#### Provided data
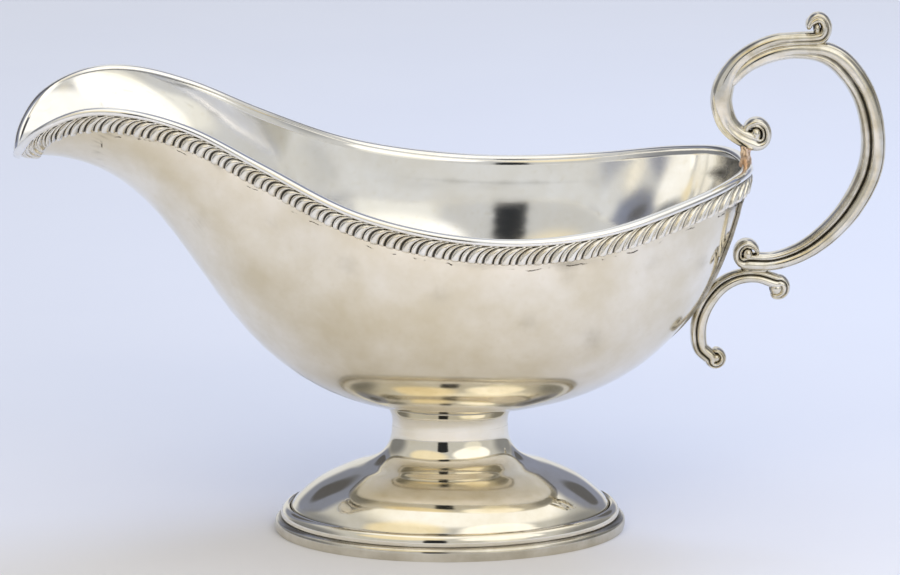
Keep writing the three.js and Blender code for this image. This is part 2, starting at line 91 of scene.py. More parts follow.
# The lower scroll is measured from the place where it touches the plate
LOWER_FOOT = np.array((61.0, 63.4))
LOWER_LINE = [
    (13.2, -1.05, 3.3, 4.4), (9.0, -1.2, 3.5, 4.5), (4.9, -3.1, 3.8, 4.6), (1.5, -6.9, 3.9, 4.7),
    (-0.6, -11.6, 4.0, 4.7), (-1.0, -15.6, 4.0, 4.7), (-0.3, -19.0, 3.7, 4.6),
]
# Half width and depth under the rim of the plate behind the handle
PLATE_LINE = [
    (10.4, 7.0), (10.4, 9.4), (9.5, 9.8), (9.4, 17.0), (10.0, 18.4), (8.8, 20.4), (6.9, 25.0),
    (4.9, 31.0), (2.8, 37.4), (0.35, 42.6),
]
# The dome of the foot from the neck to its edge, as shares of the way out and down
DOME_LINE = [
    (0.0, 0.0), (0.012, 0.14), (0.05, 0.26), (0.12, 0.36), (0.24, 0.44), (0.44, 0.525), (0.735, 0.70),
    (0.935, 0.9), (1.0, 1.0),
]

# Outlines of the foot's two rings: half length, height and how far the corner is rounded
BASE_OUTLINE = [
    (42.3, 0, 0.15), (42.6, 1.2, 0.5), (42.5, 2.75, 0.7), (41.3, 3.3, 0.1), (36.6, 3.3, 0),
    (36.6, 1.65, 0), (39.7, 1.65, 0), (39.7, 0, 0.15),
]
BEAD_OUTLINE = [
    (41.0, 3.3, 0.1), (41.2, 4.3, 0.9), (40.4, 5.9, 1.1), (39.3, 6.25, 0.5), (38.8, 5.7, 0.3),
    (38.8, 3.3, 0),
]
# The collar between neck and bowl: half length, height and how far the level follows the bowl
COLLAR_OUTLINE = np.array([
    (14.02, 26.0, 0), (13.98, 26.7, 0), (14.02, 27.4, 0.04), (14.14, 28.1, 0.12), (14.36, 28.7, 0.26),
    (14.7, 29.2, 0.5), (15.15, 29.55, 0.85), (15.45, 29.9, 1.0), (15.4, 30.3, 1.0), (14.0, 30.0, 1.0),
    (12.9, 29.6, 0.9), (11.9, 27.4, 0), (11.9, 26.0, 0),
])
# Level of the bowl's underside where the collar meets it on its long axis
COLLAR_LEVEL = 29.85
# Half length and height of the dome's upper end, of its edge and of the line that it stands on, and
# the height under which its inside runs straight down
DOME_TOP = (14.05, 26.0)
DOME_EDGE = (38.6, 6.0)
DOME_STAND = (38.75, 3.3)
DOME_INSIDE = 5.4
# Half length and half width of the foot's ovals, at the neck and at the base
NECK_OVAL = (13.6, 7.7)
BASE_OVAL = (42.5, 30.3)
# The post between rim and handle: height over the rim and radius, and its place along X
POST_LINE = [
    (-0.6, 1.55), (0.0, 1.5), (0.8, 1.35), (1.9, 1.22), (3.0, 1.22), (3.9, 1.4), (4.7, 1.8),
]
POST_X = 71.0

# Old stains on the near side of the bowl: place along X, height, radius in millimetres and depth
STAINS = [
    (-25.4, 75, 4.5, 0.34), (17, 61.5, 4, 0.3), (32, 56, 4.5, 0.36), (-60, 81.5, 5, 0.34),
    (-73, 87, 3, 0.3), (46, 74.5, 5, 0.34), (-4, 69, 3.5, 0.28), (60, 71, 3.5, 0.38),
    (-43, 84, 3, 0.3), (26, 73, 3.5, 0.3),
]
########
Every line of the data above should be copied exactly.

• [The reply]
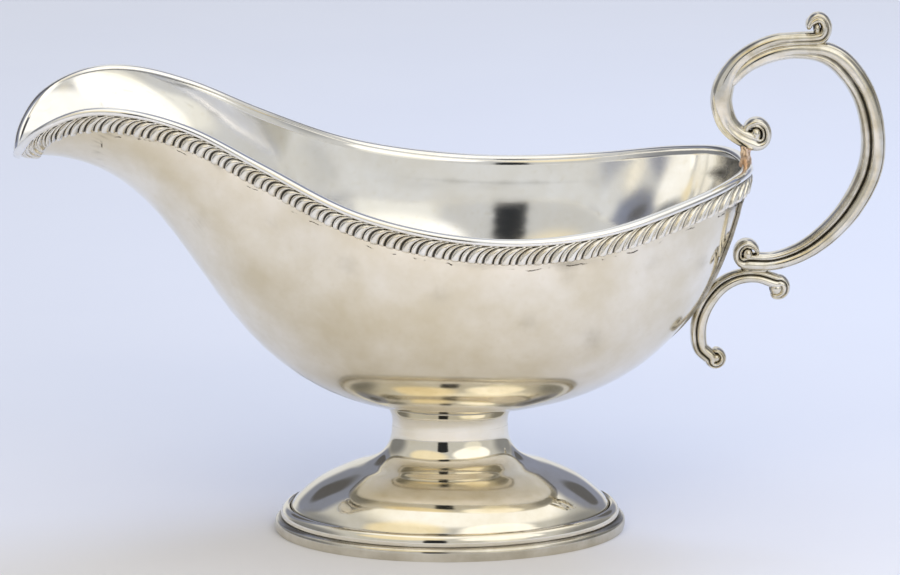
Keep writing the three.js and Blender code for this image. This is part 2, starting at line 91 of scene.py. More parts follow.
# The lower scroll is measured from the place where it touches the plate
LOWER_FOOT = np.array((61.0, 63.4))
LOWER_LINE = [
    (13.2, -1.05, 3.3, 4.4), (9.0, -1.2, 3.5, 4.5), (4.9, -3.1, 3.8, 4.6), (1.5, -6.9, 3.9, 4.7),
    (-0.6, -11.6, 4.0, 4.7), (-1.0, -15.6, 4.0, 4.7), (-0.3, -19.0, 3.7, 4.6),
]
# Half width and depth under the rim of the plate behind the handle
PLATE_LINE = [
    (10.4, 7.0), (10.4, 9.4), (9.5, 9.8), (9.4, 17.0), (10.0, 18.4), (8.8, 20.4), (6.9, 25.0),
    (4.9, 31.0), (2.8, 37.4), (0.35, 42.6),
]
# The dome of the foot from the neck to its edge, as shares of the way out and down
DOME_LINE = [
    (0.0, 0.0), (0.012, 0.14), (0.05, 0.26), (0.12, 0.36), (0.24, 0.44), (0.44, 0.525), (0.735, 0.70),
    (0.935, 0.9), (1.0, 1.0),
]

# Outlines of the foot's two rings: half length, height and how far the corner is rounded
BASE_OUTLINE = [
    (42.3, 0, 0.15), (42.6, 1.2, 0.5), (42.5, 2.75, 0.7), (41.3, 3.3, 0.1), (36.6, 3.3, 0),
    (36.6, 1.65, 0), (39.7, 1.65, 0), (39.7, 0, 0.15),
]
BEAD_OUTLINE = [
    (41.0, 3.3, 0.1), (41.2, 4.3, 0.9), (40.4, 5.9, 1.1), (39.3, 6.25, 0.5), (38.8, 5.7, 0.3),
    (38.8, 3.3, 0),
]
# The collar between neck and bowl: half length, height and how far the level follows the bowl
COLLAR_OUTLINE = np.array([
    (14.02, 26.0, 0), (13.98, 26.7, 0), (14.02, 27.4, 0.04), (14.14, 28.1, 0.12), (14.36, 28.7, 0.26),
    (14.7, 29.2, 0.5), (15.15, 29.55, 0.85), (15.45, 29.9, 1.0), (15.4, 30.3, 1.0), (14.0, 30.0, 1.0),
    (12.9, 29.6, 0.9), (11.9, 27.4, 0), (11.9, 26.0, 0),
])
# Level of the bowl's underside where the collar meets it on its long axis
COLLAR_LEVEL = 29.85
# Half length and height of the dome's upper end, of its edge and of the line that it stands on, and
# the height under which its inside runs straight down
DOME_TOP = (14.05, 26.0)
DOME_EDGE = (38.6, 6.0)
DOME_STAND = (38.75, 3.3)
DOME_INSIDE = 5.4
# Half length and half width of the foot's ovals, at the neck and at the base
NECK_OVAL = (13.6, 7.7)
BASE_OVAL = (42.5, 30.3)
# The post between rim and handle: height over the rim and radius, and its place along X
POST_LINE = [
    (-0.6, 1.55), (0.0, 1.5), (0.8, 1.35), (1.9, 1.22), (3.0, 1.22), (3.9, 1.4), (4.7, 1.8),
]
POST_X = 71.0

# Old stains on the near side of the bowl: place along X, height, radius in millimetres and depth
STAINS = [
    (-25.4, 75, 4.5, 0.34), (17, 61.5, 4, 0.3), (32, 56, 4.5, 0.36), (-60, 81.5, 5, 0.34),
    (-73, 87, 3, 0.3), (46, 74.5, 5, 0.34), (-4, 69, 3.5, 0.28), (60, 71, 3.5, 0.38),
    (-43, 84, 3, 0.3), (26, 73, 3.5, 0.3),
]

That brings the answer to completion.